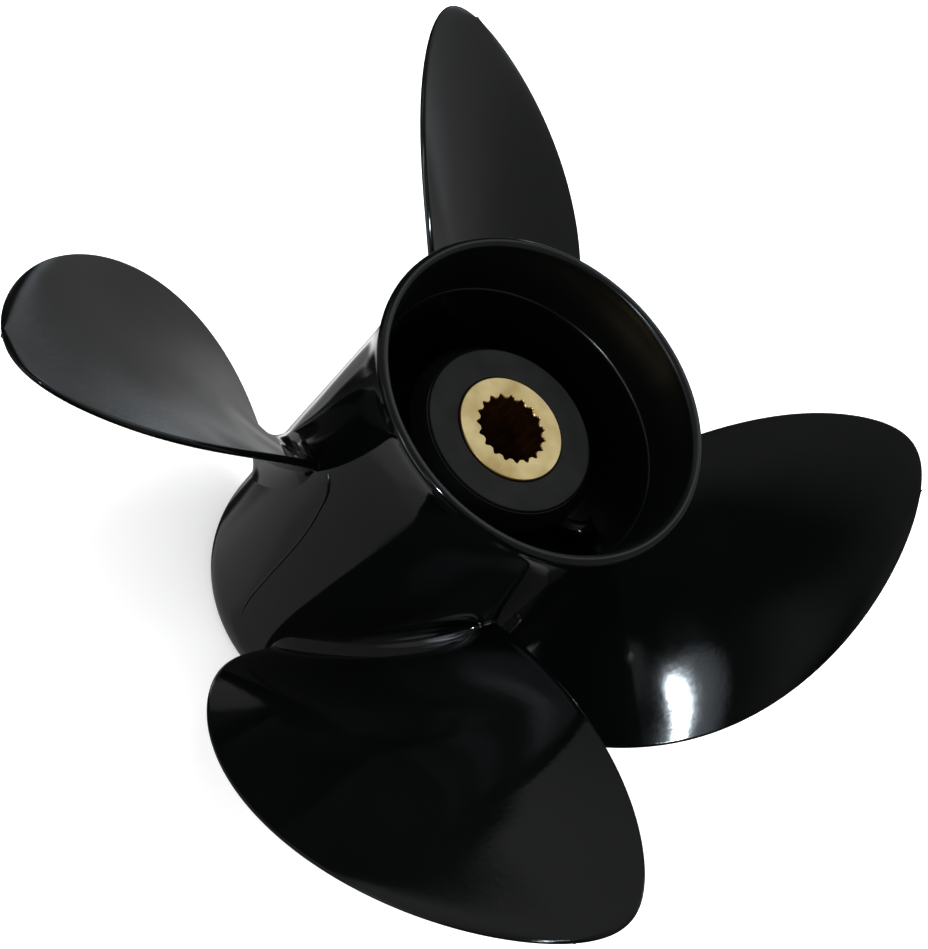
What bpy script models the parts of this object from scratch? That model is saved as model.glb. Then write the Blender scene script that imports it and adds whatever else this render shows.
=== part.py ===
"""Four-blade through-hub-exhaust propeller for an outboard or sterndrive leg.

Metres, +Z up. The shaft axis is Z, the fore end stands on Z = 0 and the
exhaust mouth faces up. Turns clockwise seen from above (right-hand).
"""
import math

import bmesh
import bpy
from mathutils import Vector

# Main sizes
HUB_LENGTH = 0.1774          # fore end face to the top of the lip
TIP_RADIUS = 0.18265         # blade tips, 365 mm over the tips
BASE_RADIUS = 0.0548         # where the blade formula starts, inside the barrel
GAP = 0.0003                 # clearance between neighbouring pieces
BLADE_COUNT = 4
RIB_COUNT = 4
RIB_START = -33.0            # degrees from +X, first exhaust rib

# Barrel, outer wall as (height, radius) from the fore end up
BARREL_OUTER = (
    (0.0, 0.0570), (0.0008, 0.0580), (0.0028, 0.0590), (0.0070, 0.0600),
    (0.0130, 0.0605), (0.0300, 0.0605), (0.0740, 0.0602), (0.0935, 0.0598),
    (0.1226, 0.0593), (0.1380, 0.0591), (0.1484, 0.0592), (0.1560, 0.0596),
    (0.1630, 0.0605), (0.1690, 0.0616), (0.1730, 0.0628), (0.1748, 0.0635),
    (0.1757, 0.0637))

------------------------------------

What to do: Please return the data above exactly as given.

Result for this task:
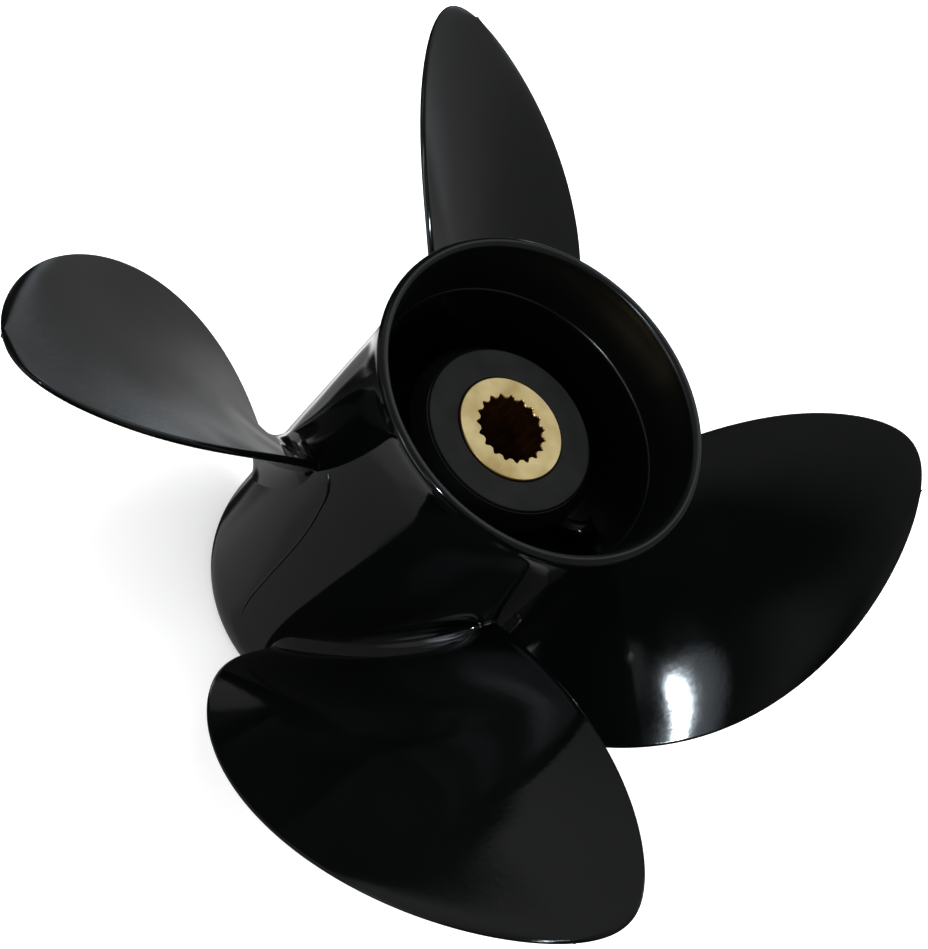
What bpy script models the parts of this object from scratch? That model is saved as model.glb. Then write the Blender scene script that imports it and adds whatever else this render shows.
=== part.py ===
"""Four-blade through-hub-exhaust propeller for an outboard or sterndrive leg.

Metres, +Z up. The shaft axis is Z, the fore end stands on Z = 0 and the
exhaust mouth faces up. Turns clockwise seen from above (right-hand).
"""
import math

import bmesh
import bpy
from mathutils import Vector

# Main sizes
HUB_LENGTH = 0.1774          # fore end face to the top of the lip
TIP_RADIUS = 0.18265         # blade tips, 365 mm over the tips
BASE_RADIUS = 0.0548         # where the blade formula starts, inside the barrel
GAP = 0.0003                 # clearance between neighbouring pieces
BLADE_COUNT = 4
RIB_COUNT = 4
RIB_START = -33.0            # degrees from +X, first exhaust rib

# Barrel, outer wall as (height, radius) from the fore end up
BARREL_OUTER = (
    (0.0, 0.0570), (0.0008, 0.0580), (0.0028, 0.0590), (0.0070, 0.0600),
    (0.0130, 0.0605), (0.0300, 0.0605), (0.0740, 0.0602), (0.0935, 0.0598),
    (0.1226, 0.0593), (0.1380, 0.0591), (0.1484, 0.0592), (0.1560, 0.0596),
    (0.1630, 0.0605), (0.1690, 0.0616), (0.1730, 0.0628), (0.1748, 0.0635),
    (0.1757, 0.0637))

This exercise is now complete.